Huiles brutes : un biocarburant interdit à l'utilisation
L'huile brute n'est actuellement pas autorisée en droit français, pour être utilisée comme carburant. L'utilisation d'huile en mélange ou en substitution du gazole routier est totalement interdite et l'utilisateur s'expose à une amende et au paiement d'un arriéré d'un montant équivalent à la TIPP, calculé sur la consommation du véhicule et de son kilométrage.
Concernant l'usage pour des engins de chantiers (dont les tracteurs agricoles), il est aussi interdit, en lieu et place du fioul, mais une dérogation peut être demandée à la direction régionale de l'Industrie, de la Recherche et de l'Environnement (DRIRE). La situation légale et fiscale est toutefois susceptible d'évoluer. Le projet de loi d'orientation agricole qui va être soumis au Parlement prévoit la possibilité d'utiliser les huiles végétales brutes en autoconsommation comme carburant agricole dans les exploitations agricoles sur lesquelles elle aura été produite, à titre expérimental jusqu'au
31 décembre 2007. Sur 2 millions de tep consommées chaque année par les engins agricoles, environ
400 000 tep pourraient être substituées par des huiles brutes.
Huiles brutes : des avantages environnementaux et économiques …
Une étude de l'ADEME et du ministère de l'Industrie réalisée en 2002 a montré un réel avantage de l'huile végétale.
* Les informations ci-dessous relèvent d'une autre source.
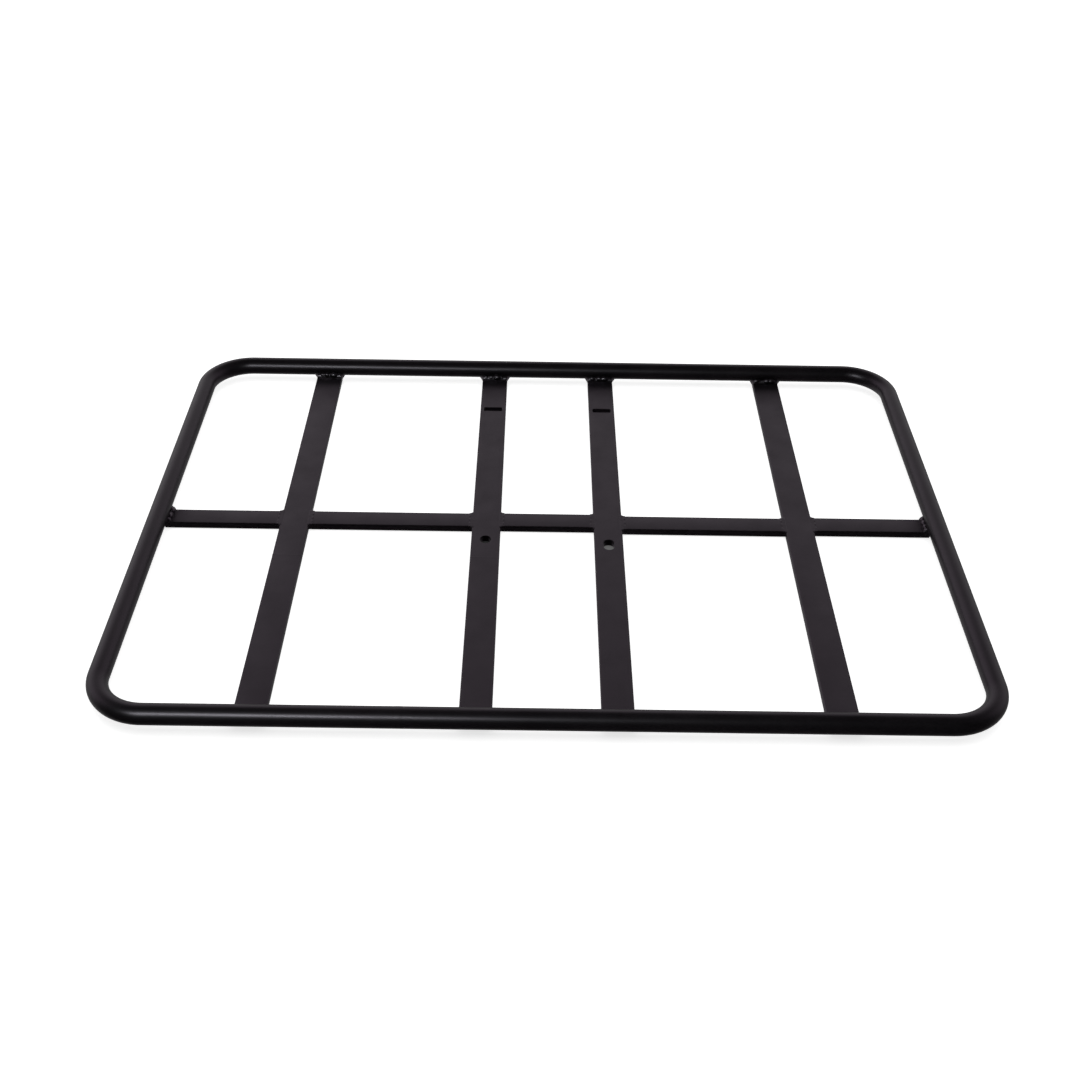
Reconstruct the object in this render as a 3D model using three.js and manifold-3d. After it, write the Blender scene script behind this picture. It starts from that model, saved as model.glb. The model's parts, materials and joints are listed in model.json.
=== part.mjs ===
// Luggage rack platform: a ring of round tube with four flat slats and a row of short crosspieces,
// all welded together. Millimetres, +Z up, +Y towards the back. The origin is the middle of the
// footprint, on the plane that the rack lies on: the slats' undersides.
import * as THREE from 'three';
import * as BufferGeometryUtils from 'three/addons/utils/BufferGeometryUtils.js';
import Module from 'manifold-3d';

const wasm = await Module();
wasm.setup();

// ---- driving dimensions -------------------------------------------------------------------
const INCH = 25.4;

const rackWidth = 21 * INCH;                 // over the ring, left to right
const rackDepth = 16 * INCH;                 // over the ring, front to back
const tubeDiameter = INCH / 2;
const tubeWall = 1.65;
const bendRadius = 1.25 * INCH;              // to the middle of the tube
const ringLift = 4;                          // height of the tube's underside above the slats'
const ringJointX = -83.7;                    // where the tube's two ends meet, in the front run
const ringJointGap = 2.4;
const jointWeldRise = 0.3;

const barThickness = INCH * 3 / 16;
const barEdgeRadius = 0.6;
const slatWidth = INCH * 3 / 4;
const slatX = [-170.2, -41.4, 40.4, 169.4];  // middle of each slat, from the left
const crosspieceWidth = INCH * 5 / 8;
const crosspieceY = 2.6;
const crosspieceShift = [-0.1, 0.1, 0.7, -0.8, 0.3];   // how far each one is off the common line

const spliceY = -39.3;                       // where the two left slats are pieced together
const rootGap = 1.6;                         // space between two ends that a weld fills

const boltSlotWidth = 7;
const boltSlotLength = { left: 7.9, right: 10.8 };
const boltSlotEndRadius = 3.4;
const boltSlotY = { left: -19.4, right: -23.5 };
const strapSlotWidth = 13.5;
const strapSlotDepth = 4.8;
const strapSlotCornerRadius = 1;
const strapSlotY = 146.1;

const fit = 0.3;                             // clearance that keeps neighbouring solids apart
const weldLeg = { ring: 4.8, slat: 2.4 };    // how far a weld runs out along the bar
const weldFlare = { ring: 2.6, slat: 1.5 };  // how far it spreads beside the bar, at the wall
const weldRise = { ring: 3, slat: 0.5 };     // how far it climbs above the bar, at the wall
const weldRoot = 1.4;                        // how far it reaches in past the wall
const weldToeRise = 0.25;                    // its height above the bar at the far end
const weldFloorGap = { ring: 1.2, slat: 0.4 };

const tubeSides = 24;
const bendSteps = 9;
const filletSteps = 5;

// ---- values that follow from them ---------------------------------------------------------
const tubeRadius = tubeDiameter / 2;
const ringX = rackWidth / 2 - tubeRadius;    // half size of the ring's centre line
const ringY = rackDepth / 2 - tubeRadius;
const ringZ = ringLift + tubeRadius;
const tubeFlankAtBarTop = Math.sqrt(tubeRadius ** 2 - (ringZ - barThickness) ** 2);
const slatEndY = ringY - tubeFlankAtBarTop - fit;
const ringInnerX = ringX - tubeFlankAtBarTop - fit;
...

En effet, la filière huile végétale (de la production à l'utilisation) produit 5 fois moins de gaz à effet de serre que la filière gazole. Des études conduites la même année sur des tracteurs d'âges et de technologies divers montraient des émissions des polluants (oxydes de carbone, hydrocarbures, oxydes d'azote) des tracteurs roulant avec de l'huile brute identiques à celle de tracteurs au gazole ou au Diester. Mais ces données doivent être actualisées avec des tracteurs de dernière génération. La production d'huile végétale peut s'avérer rentable pour l'agriculteur, si les coûts de carburant en fioul sont élevés (prix actuels) et si les tourteaux gras (partie solide restant après le pressage de la graine d'oléagineux : tournesol, colza,…) sont utilisés pour l'alimentation du bétail de l'exploitation. Cependant, les tourteaux ne peuvent être stockés trop longtemps (risque d'oxydation) et sont essentiellement destinés à l'alimentation des porcs.
… mais des précautions nécessaires pour préserver les moteurs
Sur les tracteurs modernes, des modifications relativement coûteuses doivent être apportées sur les dispositifs d'alimentation ainsi que, le plus souvent, sur la chambre de combustion, faute de quoi la fiabilité des moteurs n'est plus assurée. En Allemagne, où l'huile brute est autorisée, des incidents sont apparus sur des tracteurs récents, en particulier la casse de la pompe d'injection. En effet, avec un système à injection directe, équipant presque tous les tracteurs aujourd'hui, la température de combustion à l'intérieur de la chambre est toujours plus basse qu'avec les anciens moteurs à injection indirecte et ne permet pas la combustion complète de l'huile, provoquant alors la formation d'un dépôt de coke et des pannes. Il est donc nécessaire, d'une part, de modifier les têtes des pistons pour atteindre une température suffisante, ce qui induit des modifications assez lourdes et coûteuses, et, d'autre part, de prévoir des équipements annexes, en particulier une double alimentation gazole/huile brute. Par ailleurs, les gommes et impuretés (mucilages, impuretés naturelles solubles dans l'huile) contenues dans l'huile entraînent des problèmes d'obturation des filtres sur le moteur.
En ce qui concerne les véhicules particuliers, non seulement l'usage d'huile végétale comme carburant est strictement interdit mais il est aussi techniquement déconseillé, compte tenu des technologies utilisées dans les moteurs diesel de dernière génération (risques techniques et émissions de polluants non déterminées).
L' ADEME améliore les connaissances sur les huiles brutes
D'ici la fin de l'année, l'agence lancera avec la Fédération Nationale des Coopératives d'Utilisation de Matériel Agricole (FNCUMA) de nouveaux essais pour actualiser les données sur les émissions de polluants et le comportement des moteurs de tracteurs de dernière génération.